鈴木聡美 大粒の涙から始まった復活劇…ロンドン「銀銅銅」から一転どん底見て成長
7日(日本時間8日)予選の競泳女子100メートル平泳ぎに出場する鈴木聡美(25)=ミキハウス=が、自身の復権をかけた2度目の五輪に挑む。4年前のロンドンで日本女子競泳史上最多となる1大会3つのメダルを獲得しながら、その後に2度あった世界選手権では準決勝敗退と落選を経験。どん底からはい上がって再び五輪切符をつかんだ背景には、山梨学院大の学生時代から師と仰ぐ神田忠彦コーチ(57)との強い絆があった。

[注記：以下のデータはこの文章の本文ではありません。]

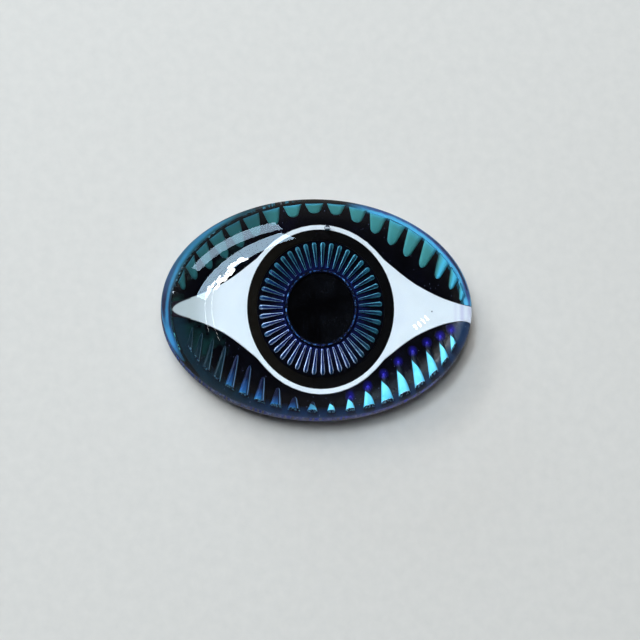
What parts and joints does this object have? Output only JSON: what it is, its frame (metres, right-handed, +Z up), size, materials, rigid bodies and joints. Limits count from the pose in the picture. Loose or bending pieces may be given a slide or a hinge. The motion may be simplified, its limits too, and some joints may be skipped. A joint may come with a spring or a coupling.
{
  "type": "evil eye cabochon ornament",
  "caption": "Oval domed pressed-glass cabochon with an eye formed on its back: white almond, black iris ring, radiating mirror-coated rays and mirror-coated lashes.",
  "frame": {"origin": "centre of the flat lacquered back, on the surface it lies on", "axes": "+X along the length from corner to corner of the eye, +Y towards the upper lid, +Z up through the top of the dome"},
  "size_m": [0.025, 0.018, 0.0077],
  "materials": {
    "clear_glass": "polished clear pressed glass",
    "teal_mirror": "thin iridescent mirror coat, teal",
    "sky_mirror": "thin iridescent mirror coat, sky blue",
    "blue_mirror": "thin iridescent mirror coat, blue",
    "violet_mirror": "thin iridescent mirror coat, violet blue",
    "white_enamel": "opaque white cold enamel",
    "black_enamel": "opaque black cold enamel",
    "pupil_black": "opaque black cold enamel",
    "dark_lacquer": "dark backing lacquer"
  },
  "bodies": {
    "root": {"glass_dome": "clear_glass", "upper_lid_coat": "teal_mirror", "lower_lid_coat": "sky_mirror", "sclera_enamel": "white_enamel", "iris_ring_enamel": "black_enamel", "iris_ray_coat": "blue_mirror", "pupil_rim_coat": "teal_mirror", "pupil_enamel": "pupil_black", "rim_coat": "violet_mirror", "backing_lacquer": "dark_lacquer"}
  },
  "joints": []
}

人気女優だった故・夏目雅子さんに似ているともいわれる「聡美スマイル」が、五輪の大一番を前に戻ってきた。「着実にメダルに届くところまできている。1分5秒台を目指せば一番いい色も見えてくる。金メダルに向かって無我夢中に頑張っていきたい」。苦悩し続けた過去3年では考えられないような心強い言葉が並んだ。
浮き沈みの激しい4年間だった。ロンドン五輪では日本女子競泳史上最多となる3つのメダル(銀1、銅2)を獲得。帰国後は大フィーバーが起こった。ところが翌年のバルセロナ世界選手権は100メートル、200メートル平泳ぎともに準決勝敗退。昨年は両種目ともに日本選手権で敗れ、世界選手権の代表から落選。国内選考会の決勝にすら進めぬ屈辱に大粒の涙をこぼした。

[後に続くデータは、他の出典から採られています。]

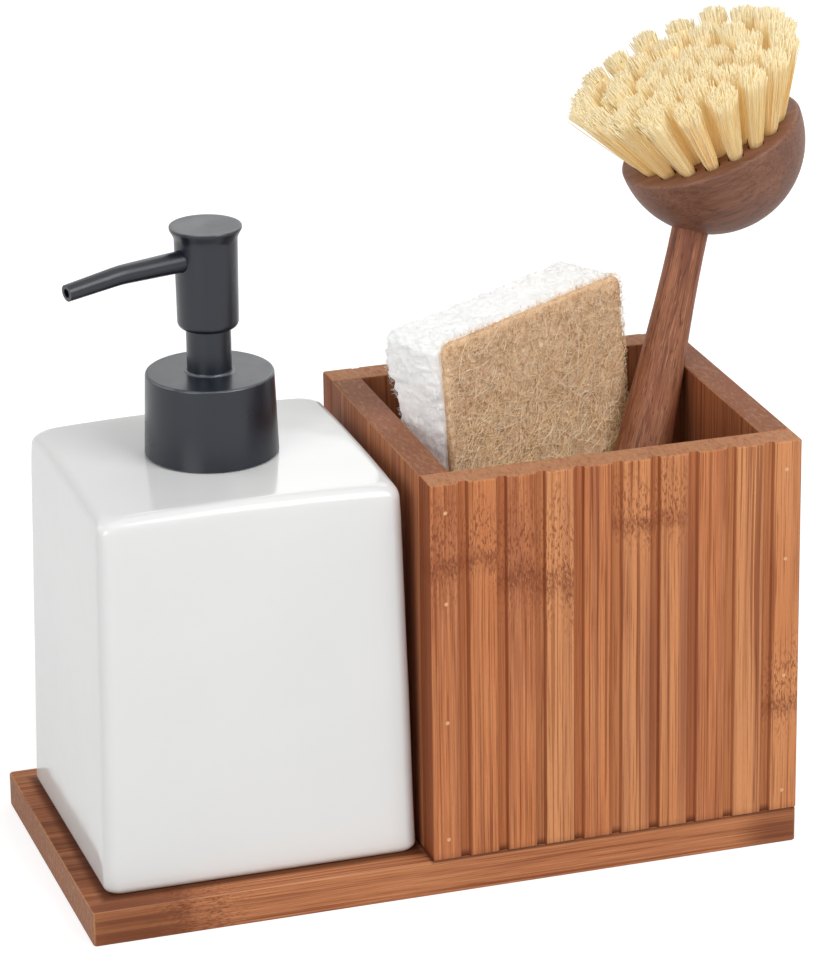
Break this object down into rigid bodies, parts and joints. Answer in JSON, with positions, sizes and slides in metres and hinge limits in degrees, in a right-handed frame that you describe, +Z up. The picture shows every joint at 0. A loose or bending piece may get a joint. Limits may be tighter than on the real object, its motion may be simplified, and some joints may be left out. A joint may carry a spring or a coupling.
{
  "type": "dish soap dispenser set",
  "caption": "Bamboo tray with a square ceramic soap bottle and press pump beside a ribbed caddy that holds a round dish brush and a two-sided sponge.",
  "frame": {"origin": "centre of the tray's underside", "axes": "+X along the tray from the bottle to the caddy, -Y the front with the ribbed panel, +Z up"},
  "size_m": [0.2541, 0.1259, 0.2323],
  "materials": {
    "bamboo_tray": "oiled carbonised bamboo",
    "bamboo_panel": "oiled carbonised bamboo",
    "filled_brad": "brads under pale filler",
    "white_glaze": "glossy white glaze",
    "white_plastic": "moulded",
    "dark_plastic": "moulded",
    "charcoal_coat": "satin charcoal coat",
    "seal_rubber": "moulded",
    "clear_plastic": "natural polyethylene",
    "steel": "plain stainless",
    "handle_wood": "turned and oiled",
    "walnut": "turned and oiled",
    "plant_fibre": "trimmed fibre tufts",
    "coconut_fibre": "matted coarse fibre",
    "cellulose": "porous cellulose"
  },
  "bodies": {
    "caddy": {"tray": "bamboo_tray", "panel_brads": "filled_brad", "box_front_panel": "bamboo_panel", "box_rear_panel": "bamboo_panel", "box_left_panel": "bamboo_panel", "box_right_panel": "bamboo_panel"},
    "bottle": {"bottle": "white_glaze", "neck_sleeve": "white_plastic"},
    "pump_core": {"pump_housing": "white_plastic", "retaining_ring": "white_plastic", "neck_gasket": "seal_rubber", "dip_tube": "clear_plastic", "return_spring": "steel"},
    "closure": {"threaded_closure": "dark_plastic", "collar_cover": "charcoal_coat"},
    "plunger": {"piston": "dark_plastic"},
    "head": {"stem": "dark_plastic", "actuator_core": "dark_plastic", "head_shell": "charcoal_coat", "spout": "charcoal_coat"},
    "inlet_ball": {"inlet_ball": "steel"},
    "brush": {"brush_handle": "handle_wood", "brush_head": "walnut", "bristle_tufts": "plant_fibre"},
    "sponge": {"sponge_body": "cellulose", "scouring_pad": "coconut_fibre"}
  },
  "joints": [
    {"name": "bottle_lift", "type": "slide", "parent": "caddy", "child": "bottle", "axis": [0, 0, 1], "range_m": [0, 0.12]},
    {"name": "closure_turn", "type": "hinge", "parent": "pump_core", "child": "closure", "pos_m": [-0.0558, 0, 0.135], "axis": [0, 0, 1], "range_deg": [0, 450]},
    {"name": "pump_rise", "type": "slide", "parent": "bottle", "child": "pump_core", "axis": [0, 0, 1], "range_m": [0, 0.0038]},
    {"name": "pump_press", "type": "slide", "parent": "pump_core", "child": "plunger", "axis": [0, 0, -1], "range_m": [0, 0.0122], "stiffness_N_per_m": 250, "springref_m": -0.02, "deforming": ["return_spring"]},
    {"name": "spout_swivel", "type": "hinge", "parent": "plunger", "child": "head", "pos_m": [-0.0558, 0, 0.1894], "axis": [0, 0, 1], "continuous": true},
    {"name": "ball_lift", "type": "slide", "parent": "pump_core", "child": "inlet_ball", "axis": [0, 0, 1], "range_m": [0, 0.0015]},
    {"name": "brush_lift", "type": "slide", "parent": "caddy", "child": "brush", "axis": [0, 0, 1], "range_m": [0, 0.13]},
    {"name": "sponge_lift", "type": "slide", "parent": "caddy", "child": "sponge", "axis": [-0.0585, 0.0032, 0.9983], "range_m": [0, 0.04]}
  ],
  "couplings": [
    {"joint": "pump_rise", "follows": "closure_turn", "m_per_rad": 0.00047746}
  ]
}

低迷の原因は環境の激変だった。ロンドン五輪翌年からミキハウスに所属することになり、鈴木は心に決めた。「メダリストとして社会人として、自覚を持たなければならない。これからは自分で考えて自分で行動して有言実行していかなければならない」
この責任感の強さが裏目に出た。袋小路に迷い込んでも自分一人で解決しようとして、さらに調子を崩す悪循環。これ以上は限界と悟ったのは、人目もはばからず泣いた昨年の200メートル平泳ぎ予選敗退直後。その日の午後10時、鈴木は自分の携帯電話を取り出し、神田コーチをホテルのフロントに呼び出した。

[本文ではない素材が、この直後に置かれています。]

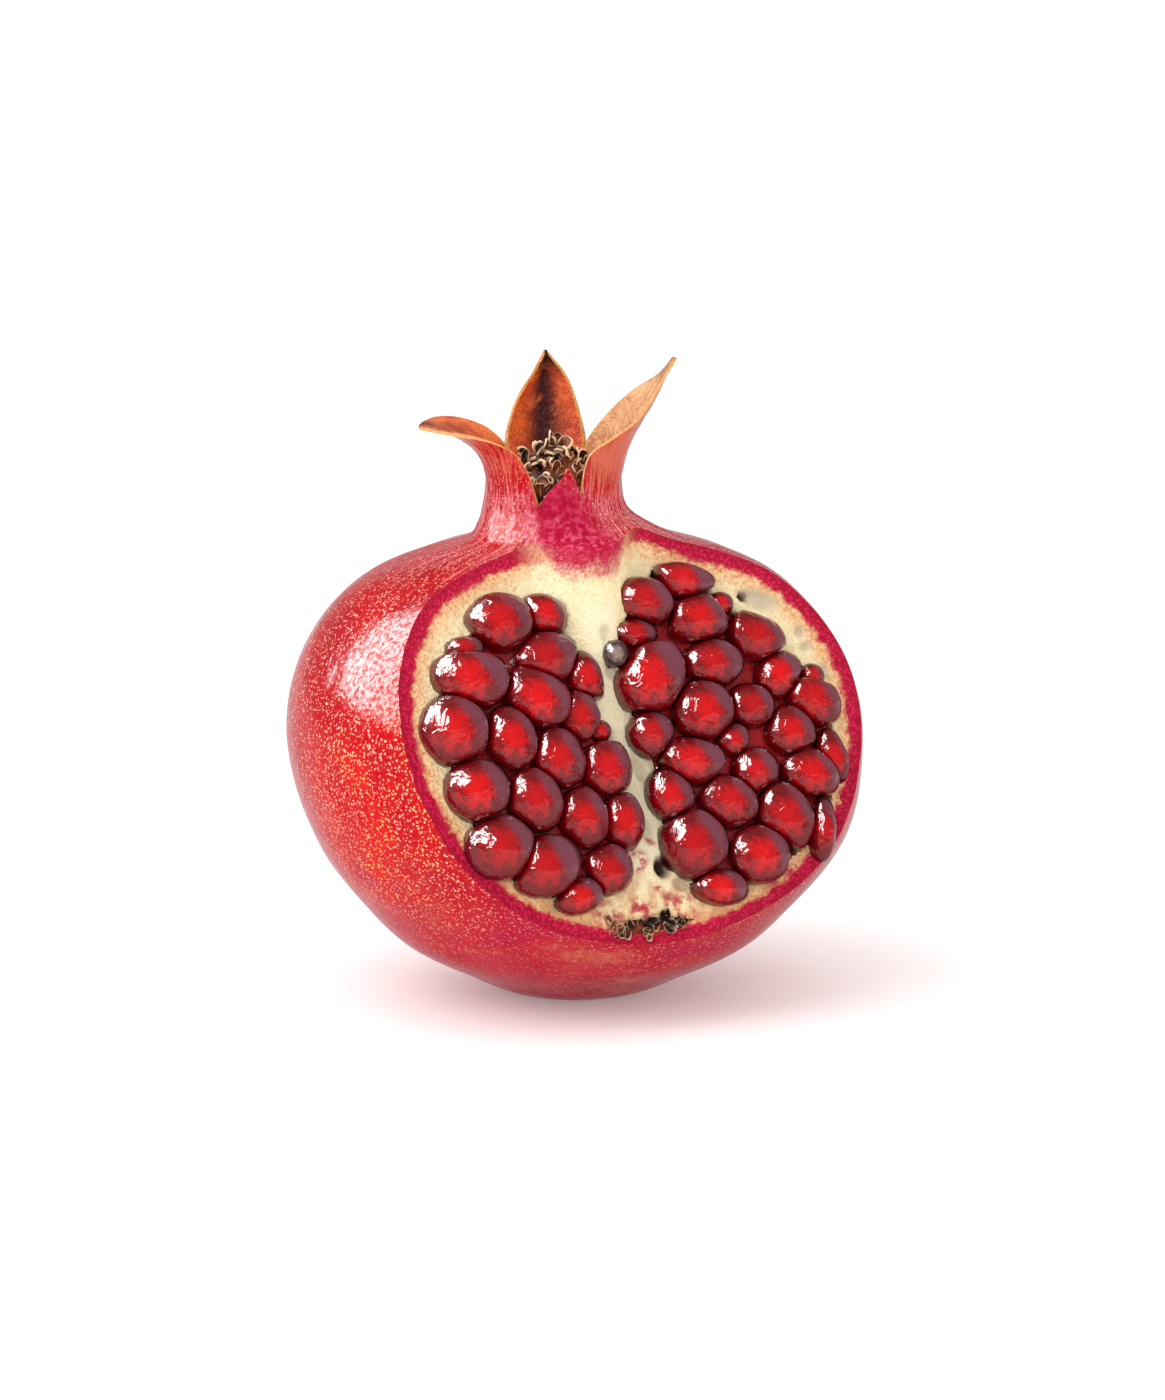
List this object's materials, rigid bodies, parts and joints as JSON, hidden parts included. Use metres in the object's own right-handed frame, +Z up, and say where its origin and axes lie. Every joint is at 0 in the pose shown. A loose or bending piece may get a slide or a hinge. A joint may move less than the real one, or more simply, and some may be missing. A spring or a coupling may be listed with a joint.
{
  "type": "sliced pomegranate",
  "caption": "Ripe pomegranate standing on its base, calyx crown up, sliced open to show pith and chambers of juicy arils.",
  "frame": {"origin": "centre of the small flat spot that the fruit rests on", "axes": "+Z up along the fruit's axis to the calyx crown; -Y is the front, and the slice faces between -Y and +X, tilted up"},
  "size_m": [0.0898, 0.0854, 0.0996],
  "materials": {
    "rind": "leathery red skin with a soft gloss and fine pale speckles, browner and drier on the sepals",
    "pith": "matt, moist, fibrous cream",
    "aril": "wet, glossy, translucent garnet red",
    "stamen": "dry, papery brown",
    "scar": "dry, corky dark brown"
  },
  "bodies": {
    "root": {"rind": "rind", "calyx": "rind", "pith": "pith", "arils_left": "aril", "arils_right": "aril", "stamens": "stamen", "stem_scar": "scar"}
  },
  "joints": []
}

「すぐに決意表明をしました。これを先延ばしにしたら『もう辞めてもいいんじゃないか』って引退宣告されると思って。それがすごく怖かったので、言われる前に『私、本当に変わりたいのでよろしくお願いします』と伝えました」。神田コーチは「本当に変わりたいのならば、どんなに苦しいことがあっても頑張るんだぞ」と、厳しくも優しい言葉でうなずいた。
そこからは二人三脚で再び五輪の舞台に戻ってきた。「今回のリオでもう一回、コーチの首にメダルをかけてあげたい」。5年越しの夢をかなえたとき、師弟の復活ドラマは完結する。